Thefts in the area, as well as damage to the Warrenton Marina bathrooms was reported during that time period, Workman said.

‘The harbormaster suspected that the transients and homeless were responsible,” he said.

Thursday, Warrenton Police Officer Ray Ayers investigated the remanence of other known transients camps off of Northeast King Avenue.

“They’ll be back,” he said of the largest former camp, where a car seat, queen mattress, moldy pillows and large piles of garbage are spread out. In the back of the camp is a giant grave-shaped hole in the ground, at least 6 feet deep.

Ayers says he doesn’t know why the hole was dug, out of boredom or something more sinister.

The camp was discovered last July. Police are watching for when the group returns.
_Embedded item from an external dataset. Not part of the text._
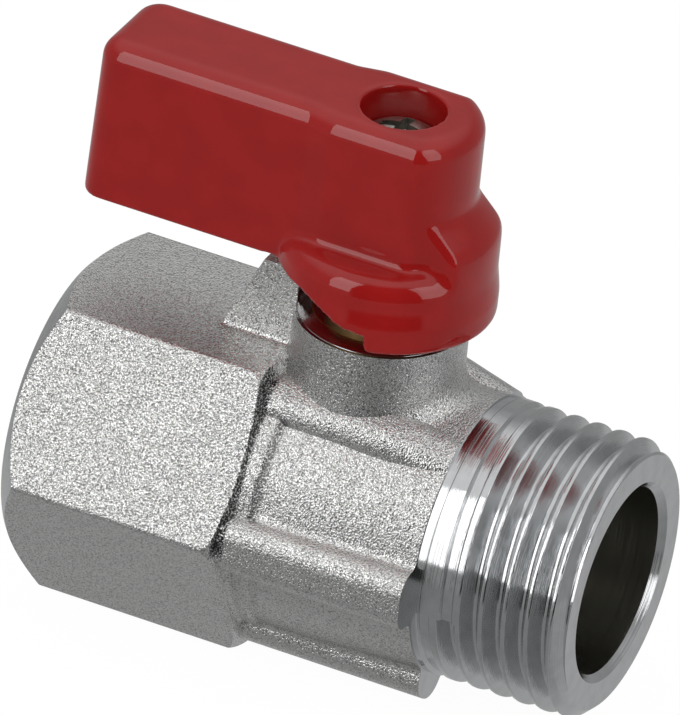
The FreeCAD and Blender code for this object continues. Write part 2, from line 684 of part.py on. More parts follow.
os.makedirs("parts", exist_ok=True)
for name, make in PIECES.items():
    piece = make()
    print(name, "solids", len(piece.Solids), "valid", piece.isValid(), "volume", round(piece.Volume, 1))
    piece.exportStep(f"parts/{name}.step")
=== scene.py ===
"""Mini lever ball valve, 1/2 inch, female by male: threads, forging, cast lever, finishes and studio."""

import logging
import math
from dataclasses import dataclass
from enum import Enum
from typing import Dict, Iterable, List, Tuple, Union

import bpy
from mathutils import Euler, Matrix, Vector

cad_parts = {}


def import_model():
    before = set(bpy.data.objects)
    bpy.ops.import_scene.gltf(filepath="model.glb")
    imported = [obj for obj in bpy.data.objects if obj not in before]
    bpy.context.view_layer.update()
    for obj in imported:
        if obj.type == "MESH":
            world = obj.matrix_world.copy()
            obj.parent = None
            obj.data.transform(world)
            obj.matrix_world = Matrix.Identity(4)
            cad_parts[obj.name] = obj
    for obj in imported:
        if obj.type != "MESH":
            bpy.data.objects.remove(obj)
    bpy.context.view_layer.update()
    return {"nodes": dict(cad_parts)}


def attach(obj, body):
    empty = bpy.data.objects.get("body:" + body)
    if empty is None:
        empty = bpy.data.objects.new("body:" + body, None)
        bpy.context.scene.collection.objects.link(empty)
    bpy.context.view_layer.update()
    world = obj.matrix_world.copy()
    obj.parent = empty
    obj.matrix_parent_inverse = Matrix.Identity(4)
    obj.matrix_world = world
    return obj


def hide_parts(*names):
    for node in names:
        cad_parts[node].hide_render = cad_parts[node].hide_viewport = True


LOG = logging.getLogger("valve")
MM = 0.001
MICRON = 1e-6
CAD_WELD = 0.002 * MM
TOOL_WELD = 0.0005 * MM
ROUND_STEPS = 96
MIX_COLOURS = (6, 7)
MIX_RESULT = 2
Colour = Tuple[float, float, float]
Place = Tuple[float, float, float]
Span = Tuple[float, float]


class Axis(Enum):
    """Axes that pieces are turned about."""

    FLOW = "flow"
    STEM = "stem"


# Shader arithmetic


class Signal:
    """One output socket that takes part in Python arithmetic."""

    def __init__(self, graph: "Graph", socket: bpy.types.NodeSocket) -> None:
        """Keeps the graph and the socket.

        Args:
            graph: The node graph that the socket belongs to.
            socket: The output socket.
        """
        self.graph = graph
        self.socket = socket

    def _math(self, operation: str, *terms: "Term") -> "Signal":
        """Adds a Math node.

        Args:
            operation: The node's operation.
            terms: Numbers or signals for its inputs, in order.

        Returns:
            The node's result.
        """
        return self.graph.signal("ShaderNodeMath", {"operation": operation}, dict(enumerate(terms)))

    def __add__(self, other: "Term") -> "Signal":
        """Self plus other."""
        return self._math("ADD", self, other)

    def __radd__(self, other: "Term") -> "Signal":
        """Other plus self."""
        return self._math("ADD", other, self)

    def __sub__(self, other: "Term") -> "Signal":
        """Self minus other."""
        return self._math("SUBTRACT", self, other)

    def __rsub__(self, other: "Term") -> "Signal":
        """Other minus self."""
        return self._math("SUBTRACT", other, self)

    def __mul__(self, other: "Term") -> "Signal":
        """Self times other."""
        return self._math("MULTIPLY", self, other)

    def __rmul__(self, other: "Term") -> "Signal":
        """Other times self."""
        return self._math("MULTIPLY", other, self)

    def __truediv__(self, other: "Term") -> "Signal":
        """Self divided by other."""
        return self._math("DIVIDE", self, other)

    def __rtruediv__(self, other: "Term") -> "Signal":
        """Other divided by self."""
        return self._math("DIVIDE", other, self)

    def __pow__(self, other: "Term") -> "Signal":
        """Self to the power of other."""
        return self._math("POWER", self, other)

    def __rpow__(self, other: "Term") -> "Signal":
        """Other to the power of self."""
        return self._math("POWER", other, self)

    def ramp(self, low: float, high: float) -> "Signal":
        """Smooth step from 0 at low to 1 at high.

        Args:
            low: Value that gives 0.
            high: Value that gives 1.

        Returns:
            The eased value.
        """
        return self.graph.signal(
            "ShaderNodeMapRange",
            {"interpolation_type": "SMOOTHSTEP"},
            {"Value": self, "From Min": low, "From Max": high},
        )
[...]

“A lot of the confrontation we deal with has to do with how intoxicated they are,” Ayers said of his contact with the transients. “A lot of it has to do with mental illness. The people in this camp moved on to Portland I think. But as soon as the weather gets nice, they’ll be back up here. When we first came out here, there were 12 people. But I think there could be more.”

Other campsites are scattered, with a few new ones pointed out to Ayers Thursday by Port Facility Security Officer Jim Peyok.

Peyok’s seen it all in his nearly 30 years with the Port.

He politely declined comment, before assisting Veronica and her friends with their trash.

Most transients don’t clean out their sites when asked to leave, but when Veronica asked to fill the back of Peyok’s truck with trash to transport to a nearby dumpster, he said he would be happy to help.

Then, as the 6 p.m. deadline approached, it was back to work for Peyok and decision-making time for Veronica, who found herself at a crossroads on Northeast King Avenue.